- **TASK INSTRUCTIONS**
Reproduce the full listing that appears beneath this instruction exactly.

- **INFORMATION SUPPLIED**
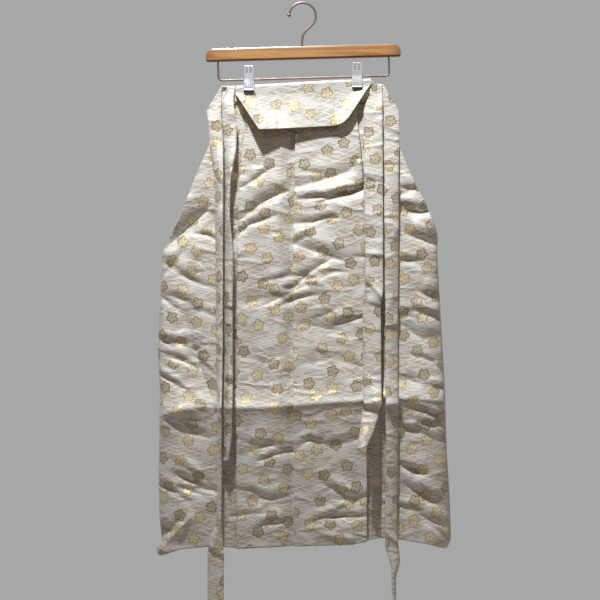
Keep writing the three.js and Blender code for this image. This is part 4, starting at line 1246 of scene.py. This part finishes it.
def jaw(name, node, offset, side):
    # a pressed strip: a smoothed profile from top to tip, swept across, with flanges along its
    # edges that turn in by a power of the share across
    grip, drop, top, tip = clip["grip"][side], hanger["rodDrop"], clip["top"], clip["tip"]
    near, held = hanger["rod"] + clip["rodGap"], grip + clip["behindPad"]
    profile = np.array([
        (8.2, -top), (7.9, -top - 8), (near + 0.3, -drop + 8), (near + 0.5, -drop + 0.5),
        (held - 1, -drop - 8), (held, -tip + 9), (held, -tip + 4),
    ])
    down = np.linspace(0, len(profile) - 1, 90)
    out, z = (np.interp(down, range(len(profile)), values) for values in profile.T)
    kernel = np.array([1, 2, 3, 2, 1]) / 9
    out[2:-2], z[2:-2] = np.convolve(out, kernel, "valid"), np.convolve(z, kernel, "valid")
    share = np.linspace(-1, 1, 61)[None, :]
    narrow = 1 - clip["taper"] * smoothStep(z, -drop - 2, -drop + 6)[:, None]
    x = share * (clip["width"] / 2) * narrow
    z = np.broadcast_to(z[:, None], x.shape)
    lip = clip["lip"] * smoothStep(-z, tip - 7, tip - 3)
    flange = np.clip((np.abs(share) - 0.9) / 0.1, 0, 1) ** 1.5 * clip["flange"]
    y = side * (out[:, None] + lip - flange)
    cos, sin = math.cos(hanger["tilt"]), math.sin(hanger["tilt"])
    centre = (hanger["centre"][0] + offset * cos, hanger["centre"][1] + offset * sin)
    points = np.stack([centre[0] + x, y, centre[1] + z], -1)
    piece = gridPiece(name, points, np.stack([x, z + top], -1), chrome, flip=side > 0)
    thicken(piece, clip["sheet"])
    settle(piece, node)
    return centre


def rubberPad(name, node, centre, side):
    # a soft boot round the jaw's tip: rings whose sine and cosine are raised to a small power,
    # so nearly rectangles, a little smaller at the top and bottom
    turns = np.linspace(0, 2 * math.pi, 41)[:-1]
    cos, sin = (np.sign(wave) * np.abs(wave) ** clip["padPower"] for wave in (np.cos(turns), np.sin(turns)))
    levels = np.array([[1.6, 0.86], [2.0, 0.97], [2.5, 1.0], [4.4, 1.0], [5.0, 0.97], [5.3, 0.86]])
    height, size = levels[:, :1], levels[:, 1:]
    x = centre[0] + size * (clip["width"] / 2 - 0.2) * cos
    y = side * (clip["grip"][side] + clip["pad"] / 2 + size * (clip["pad"] / 2) * sin)
    z = np.broadcast_to(centre[1] - clip["tip"] + height, x.shape)
    piece = closedGrid(name, np.stack([x, y, z], -1), rubber, flip=side < 0)
    settle(piece, node)


def clips():
    for label, offset in zip(("left", "right"), clip["offsets"]):
        for where, side in (("front", -1), ("back", 1)):
            centre = jaw(f"{label}Clip{where.title()}Jaw", f"clip_{label}_{where}_jaw", offset, side)
            rubberPad(f"{label}Clip{where.title()}Pad", f"clip_{label}_{where}_pad", centre, side)


woodenBar()
hookAndWire()
clips()
print("hanger made")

- **TASK RESULT**
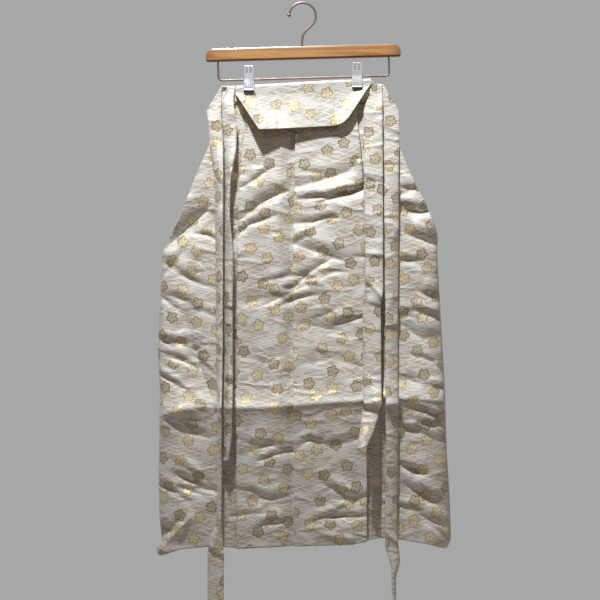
Keep writing the three.js and Blender code for this image. This is part 4, starting at line 1246 of scene.py. This part finishes it.
def jaw(name, node, offset, side):
    # a pressed strip: a smoothed profile from top to tip, swept across, with flanges along its
    # edges that turn in by a power of the share across
    grip, drop, top, tip = clip["grip"][side], hanger["rodDrop"], clip["top"], clip["tip"]
    near, held = hanger["rod"] + clip["rodGap"], grip + clip["behindPad"]
    profile = np.array([
        (8.2, -top), (7.9, -top - 8), (near + 0.3, -drop + 8), (near + 0.5, -drop + 0.5),
        (held - 1, -drop - 8), (held, -tip + 9), (held, -tip + 4),
    ])
    down = np.linspace(0, len(profile) - 1, 90)
    out, z = (np.interp(down, range(len(profile)), values) for values in profile.T)
    kernel = np.array([1, 2, 3, 2, 1]) / 9
    out[2:-2], z[2:-2] = np.convolve(out, kernel, "valid"), np.convolve(z, kernel, "valid")
    share = np.linspace(-1, 1, 61)[None, :]
    narrow = 1 - clip["taper"] * smoothStep(z, -drop - 2, -drop + 6)[:, None]
    x = share * (clip["width"] / 2) * narrow
    z = np.broadcast_to(z[:, None], x.shape)
    lip = clip["lip"] * smoothStep(-z, tip - 7, tip - 3)
    flange = np.clip((np.abs(share) - 0.9) / 0.1, 0, 1) ** 1.5 * clip["flange"]
    y = side * (out[:, None] + lip - flange)
    cos, sin = math.cos(hanger["tilt"]), math.sin(hanger["tilt"])
    centre = (hanger["centre"][0] + offset * cos, hanger["centre"][1] + offset * sin)
    points = np.stack([centre[0] + x, y, centre[1] + z], -1)
    piece = gridPiece(name, points, np.stack([x, z + top], -1), chrome, flip=side > 0)
    thicken(piece, clip["sheet"])
    settle(piece, node)
    return centre


def rubberPad(name, node, centre, side):
    # a soft boot round the jaw's tip: rings whose sine and cosine are raised to a small power,
    # so nearly rectangles, a little smaller at the top and bottom
    turns = np.linspace(0, 2 * math.pi, 41)[:-1]
    cos, sin = (np.sign(wave) * np.abs(wave) ** clip["padPower"] for wave in (np.cos(turns), np.sin(turns)))
    levels = np.array([[1.6, 0.86], [2.0, 0.97], [2.5, 1.0], [4.4, 1.0], [5.0, 0.97], [5.3, 0.86]])
    height, size = levels[:, :1], levels[:, 1:]
    x = centre[0] + size * (clip["width"] / 2 - 0.2) * cos
    y = side * (clip["grip"][side] + clip["pad"] / 2 + size * (clip["pad"] / 2) * sin)
    z = np.broadcast_to(centre[1] - clip["tip"] + height, x.shape)
    piece = closedGrid(name, np.stack([x, y, z], -1), rubber, flip=side < 0)
    settle(piece, node)


def clips():
    for label, offset in zip(("left", "right"), clip["offsets"]):
        for where, side in (("front", -1), ("back", 1)):
            centre = jaw(f"{label}Clip{where.title()}Jaw", f"clip_{label}_{where}_jaw", offset, side)
            rubberPad(f"{label}Clip{where.title()}Pad", f"clip_{label}_{where}_pad", centre, side)


woodenBar()
hookAndWire()
clips()
print("hanger made")